Si cette trouvaille extraordinaire qui enthousiasmera les experts du monde entier n’est pas la sienne, Jason Willett y est néanmoins fortement lié, puisque en fait, il en a consigné le tout premier segment. «Une fois qu’il a été extrait de ses sédiments et qu’il a été préparé, on a réalisé qu’il manquait l’extrémité de la queue du fossile. La préposée aux collections, Johanne Kerr, a fouillé partout pour savoir s’il avait déjà été identifié ou répertorié. On a réalisé que je l’avais déjà trouvé, en 2007 », relate-t-il, tout sourire.
Précisons que le roi Elpi, tel qu’il sera surnommé, aura préalablement été précieusement emballé et expédié à l’Université du Texas afin d’être scanné grâce à une technologie de pointe, la tomodensitométrie axiale (CT-scan); cette étape aura permis de lever le voile sur les différentes strates de sédiments l’entourant. Lorsqu’Elpi est de
retour dans la Baie-des-Chaleurs, c’est nul autre que Jason Willett qui est chargé de le préparer. Alors qu’il travaille habituellement à l’aveugle, il sera cette fois-ci guidé par l’imagerie numérique réalisée aux États-Unis. Le technicien abattra un travail de moine de quelque 2700 heures. « J’ai de la poussière d’Elpi dans les poumons. J’ai passé beaucoup, beaucoup de temps avec lui! », blague-t-il.

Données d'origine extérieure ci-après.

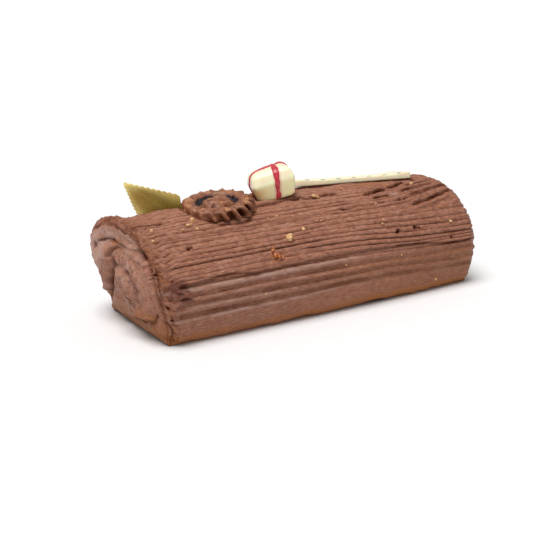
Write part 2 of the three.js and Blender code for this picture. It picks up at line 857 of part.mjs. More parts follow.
function plaqueGeometry(gap) {
  const halfLength = PLAQUE.length / 2 + gap;
  const halfWidth = PLAQUE.width / 2 + gap;
  const half = PLAQUE.thickness / 2 + gap;
  const levels = [
    { height: -half, inset: PLAQUE.bevel },
    { height: -half + PLAQUE.bevel, inset: 0 },
    { height: half - PLAQUE.bevel, inset: 0 },
    { height: half, inset: PLAQUE.bevel },
  ];
  const builder = new MeshBuilder();
  const rings = levels.map(({ height, inset }) => {
    const outline = roundedRectangle(halfLength - inset, halfWidth - inset, PLAQUE.corner - inset, 3);
    return builder.ring(outline.map(([x, y]) => [x, y, height]));
  });
  for (let index = 1; index < rings.length; index += 1) {
    builder.band(rings[index - 1], rings[index]);
  }
  builder.fan(rings[0], [0, 0, -half], true);
  builder.fan(rings[rings.length - 1], [0, 0, half]);
  const geometry = builder.geometry();
  geometry.translate(0, PLAQUE.width / 2, PLAQUE.thickness / 2);
  geometry.rotateX(-radians(PLAQUE.tiltBack));
  geometry.rotateY(radians(PLAQUE.fall));
  geometry.rotateZ(radians(PLAQUE.turn));
  geometry.translate(...PLAQUE.frontMiddle);
  return geometry;
}

// ---------------------------------------------------------------- joining and cutting

// The leaf's right end reaches just over the disc's rim, and is cut away beside it.
function leafSolid() {
  const overRim = 0.8;
  return solidFrom(leafGeometry(0)).subtract(solidFrom(discSpace(overRim)));
}

function logSolid() {
  let solid = solidFrom(logGeometry());
  const pockets = [
    discSpace(32),
    parcelPlacement(parcelBody(TOUCH_GAP + RIBBON.proud)),
    plaqueGeometry(TOUCH_GAP),
    leafGeometry(TOUCH_GAP),
  ];
  for (const pocket of pockets) {
    solid = solid.subtract(solidFrom(pocket));
  }
  [...LARGE_CRUMBS, ...smallCrumbs()].forEach((crumb, index) => {
    solid = solid.add(solidFrom(crumbGeometry(crumb, CRUMB_SEED + index * 3)));
  });
  return solid;
}

// ---------------------------------------------------------------- materials and scene graph

const buttercream = new THREE.MeshStandardMaterial({ color: 0x8e5c49, roughness: 0.55, metalness: 0 });
const milkChocolate = new THREE.MeshStandardMaterial({ color: 0x84523c, roughness: 0.45, metalness: 0 });
const whiteChocolate = new THREE.MeshStandardMaterial({ color: 0xefe2bd, roughness: 0.4, metalness: 0 });
const plaqueChocolate = new THREE.MeshStandardMaterial({ color: 0xf0ecd6, roughness: 0.4, metalness: 0 });
const leafChocolate = new THREE.MeshStandardMaterial({ color: 0x8f7a38, roughness: 0.45, metalness: 0 });

const group = new THREE.Group();

function addPiece(name, geometry, material) {
  const mesh = new THREE.Mesh(geometry, material);
  mesh.name = name;
  group.add(mesh);
}

addPiece('log', geometryFrom(logSolid()), buttercream);
addPiece('leaf', geometryFrom(leafSolid()), leafChocolate);
addPiece('disc', discGeometry(), milkChocolate);
addPiece('parcel', parcelPlacement(geometryFrom(parcelSolid())), whiteChocolate);
addPiece('plaque', plaqueGeometry(0), plaqueChocolate);

export default group;
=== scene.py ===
"""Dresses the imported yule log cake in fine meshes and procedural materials.

The buttercream, crumbs, leaf, fluted disc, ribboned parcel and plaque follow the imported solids.
Lengths are in millimetres, in the solids' frame, until a mesh is made.
A place on the log's side is (x, length), where length runs along the section from the front foot
over the crest to the back foot.
"""

import itertools
import math
from types import SimpleNamespace as Measures

import bpy
import numpy as np
from mathutils import Matrix, Vector


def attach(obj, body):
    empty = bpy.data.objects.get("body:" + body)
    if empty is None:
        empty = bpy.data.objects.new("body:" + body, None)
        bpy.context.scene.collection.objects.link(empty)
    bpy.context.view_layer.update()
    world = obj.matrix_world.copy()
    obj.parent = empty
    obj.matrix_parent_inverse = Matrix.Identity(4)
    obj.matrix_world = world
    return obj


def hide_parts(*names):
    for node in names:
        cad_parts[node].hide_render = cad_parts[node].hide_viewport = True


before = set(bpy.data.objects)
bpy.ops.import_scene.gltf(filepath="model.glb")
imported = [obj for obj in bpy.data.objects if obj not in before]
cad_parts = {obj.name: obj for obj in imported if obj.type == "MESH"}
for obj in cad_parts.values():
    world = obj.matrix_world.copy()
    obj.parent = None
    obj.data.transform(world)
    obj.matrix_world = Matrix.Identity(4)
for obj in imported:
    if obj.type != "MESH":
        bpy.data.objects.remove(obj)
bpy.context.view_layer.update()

MM = 0.001
RIGHTWARDS, BACK, UP = (1, 0, 0), (0, 1, 0), (0, 0, 1)

# ---------------- small helpers


def mix(first, second, share):
    return first + (second - first) * share


def smooth(value, low, high):
    share = np.clip((value - low) / (high - low), 0, 1)
    return share * share * (3 - 2 * share)


def bell(value):
    return np.exp(-np.square(value))


def jitter(index):
    """A repeatable value from 0 to 1 for each whole number."""
    wave = np.sin(np.asarray(index, float) * 12.9898) * 43758.5453
    return wave - np.floor(wave)


def lattice(ix, iy, iz, seed):
    """Repeatable values from -1 to 1 at whole-number places."""
    mixed = (ix * 73856093) ^ (iy * 19349663) ^ (iz * 83492791) ^ (seed * 40503)
    mixed = (mixed ^ (mixed >> 13)) * 1274126177
    return ((mixed ^ (mixed >> 16)) & 0xFFFF) / 32767.5 - 1


def noise(x, y, z=0.0, seed=0):
    """Smooth noise from -1 to 1."""
    x, y, z = np.broadcast_arrays(x, y, z)
    corner = [np.floor(axis).astype(np.int64) for axis in (x, y, z)]
    share = [axis - low for axis, low in zip((x, y, z), corner)]
    fade = [value * value * (3 - 2 * value) for value in share]
    total = 0.0
    for steps in itertools.product((0, 1), repeat=3):
        weight = 1.0
        for axis, step in zip(fade, steps):
            weight = weight * (axis if step else 1 - axis)
        total = total + weight * lattice(*(low + step for low, step in zip(corner, steps)), seed)
    return total


def lumps(points, size, seed):
    """Noise over places in space, with bumps about this far apart."""
    return noise(*split(points / size), seed)


def between(value, start, full, fading, end):
    """Rises from 0 at the start to 1, and falls to 0 again at the end."""
    return smooth(value, start, full) * (1 - smooth(value, fading, end))


def wander(values, seed):
    """Smooth noise from -1 to 1 along one direction."""
    return noise(values, 0.0, seed=seed)


def highest(first, *others):
    """The highest of several values at each place."""
    for other in others:
        first = np.maximum(first, other)
    return first


def spots(first, second, table):
    """Round or oval spots on a plane, from rows of first, second, one or two radii, and amount."""
    total = np.zeros_like(first)
    for middle, level, *radii, amount in table:
        total += amount * bell(np.hypot((first - middle) / radii[0], (second - level) / radii[-1]))
    return total


def turn(axis, degrees):
    """A rotation matrix as an array."""
    return np.array(Matrix.Rotation(math.radians(degrees), 3, Vector(axis).normalized()))


def refine(profile, steps):
    """A smooth curve through the rows of a profile (Catmull-Rom)."""
    rows = np.vstack([2 * profile[0] - profile[1], profile, 2 * profile[-1] - profile[-2]])
    made = []
    for index in range(1, len(rows) - 2):
        before, start, end, after = rows[index - 1 : index + 3]
        for step in range(steps):
            t = step / steps
            curve = 2 * start + (end - before) * t + (2 * before - 5 * start + 4 * end - after) * t**2
            made.append((curve + (3 * start - before - 3 * end + after) * t**3) / 2)
    made.append(profile[-1])
    return np.array(made)


def split(points):
    """The x, y and z of points as three arrays."""
    return points[..., 0], points[..., 1], points[..., 2]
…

Ce dernier était d’ailleurs, tout au long de ce minutieux marathon, tout à fait conscient de l’importance scientifique du fossile qui lui avait été confié : « en toute honnêteté, j’ai été stressé presque tout le long de la préparation. […] J’étais capable de la faire et de bien la faire, mais j’en étais à mes débuts ». L’Elpistostege watsoni retrouvé à Miguasha est en effet un témoin clé de l’évolution des vertébrés, notamment de leur passage de l’eau à la terre ferme.